Hilferuf nach Orientierung

Saarbrücken · Zwar leiden die meisten Anrufer bei der Telefonseelsorge Saar nach wie vor unter Beziehungsproblemen. Doch Klagen über eine fehlende Orientierung im Leben und finanzielle Sorgen nehmen offenbar deutlich zu.

Paar- und Familienprobleme, Einsamkeit oder Trennung: Fast 60 Prozent der Anrufer haben sich aus diesen Gründen im vergangenen Jahr an die Telefonseelsorge Saar gewandt. Damit sind Beziehungsprobleme nach wie vor die häufigsten Anlässe für einen Anruf. Auch ist die Zahl der 11 080 geführten Gespräche im zurückliegenden Jahr gegenüber den Vorjahren in etwa konstant geblieben. Was sich allerdings verändert hat: Die Anrufer sind zunehmend älter, suchen häufiger Sinn und Orientierung im Leben und klagen vermehrt über finanzielle Sorgen. Auch stieg die Zahl der Anrufer mit psychischen Erkrankungen, sie machen inzwischen etwas mehr als die Hälfte aus. Das gaben Mitarbeiter der katholisch-evangelischen Telefonseelsorge Saar gestern bei einer Bilanzpressekonferenz in Saarbrücken bekannt.

Dass Menschen heute häufiger die Frage nach Sinn oder Orientierung in ihrem Leben stellen, erklärt Pfarrer Volker Bier mit der zunehmenden Kluft zwischen idealisierten Lebenswelten (wie sie etwa in Medien oder Werbung dargestellt würden) und der eigenen Realität. "Wir verfügen heute über so viele Freiheiten, dass uns das oft geradezu erschlägt", fügt Diplom-Psychologin Heidrun Mohren-Dörrenbächer hinzu. Entsprechend würden sich etwa Berufsanfänger mit Zweifeln an der richtigen Berufswahl melden. Dass mittlerweile rund jeder zweite Anrufer unter einer psychischen Erkrankung leidet, führen die beiden Mitarbeiter der Telefonseelsorge Saar auf eine "klare Unterversorgung an Therapieplätzen" zurück.

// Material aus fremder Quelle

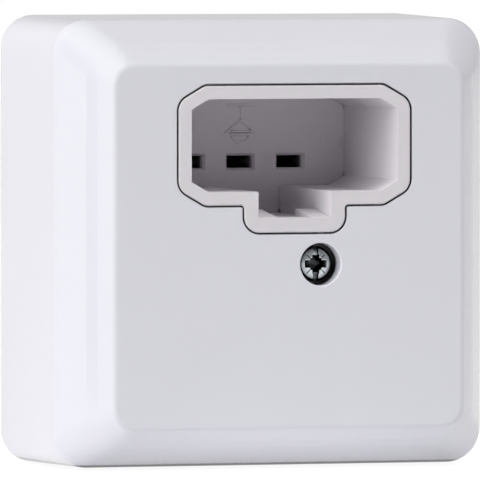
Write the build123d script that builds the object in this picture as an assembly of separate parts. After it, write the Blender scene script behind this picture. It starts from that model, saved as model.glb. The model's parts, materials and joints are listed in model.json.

Die Telefongespräche der 80 ehrenamtlichen Mitarbeiter der Telefonseelsorge Saar dauern durchschnittlich 17 Minuten, etwa drei Viertel der Anrufer sind Frauen, jeder zweite Anrufer ist mutmaßlich über 50 Jahre alt. Unter der Telefonnummer (08 00) 1 11 01 11 ist 365 Tage im Jahr rund um die Uhr Hilfe zu erhalten. Unter der gleichen Nummer kann sich auch melden, wer Interesse an einer Mitarbeit bei der Telefonseelsorge hat. Die ehrenamtlichen Helfer erhalten bei Eignung eine umfassende Ausbildung.

Außer der Seelsorge am Telefon wird in Saarbrücken auch eine persönliche Beratung von einem sechsköpfigen, hauptamtlichen Team angeboten. Davon haben im vergangenen Jahr 211 Personen Gebrauch gemacht. In den 1041 Beratungsstunden waren ebenso wie am Telefon Beziehungsprobleme am häufigsten Thema.

In der Beratung per E-Mail oder Chat (www.telefonseelsorge-saar.de) sei auffällig, dass Selbstmord-Absichten deutlich öfter zur Sprache kämen als am Telefon oder in Beratungsgesprächen, so die Psychologin Mohren-Dörrenbächer. Der Grund dafür sei vermutlich die größere Anonymität. Gut jede zehnte Mailanfrage und fast zwei Drittel der Chatkontakte setzten sich mit dem Thema Suizid auseinander. Es gebe aber auch Anrufer, bei denen akute Suizidgefahr bestehe oder befürchtet werden müsse. Als Telefonseelsorger "müssen sie viel Ohnmacht aushalten und dem Teil im Anrufer eine Stimme verleihen, der leben will", so die Psychologin.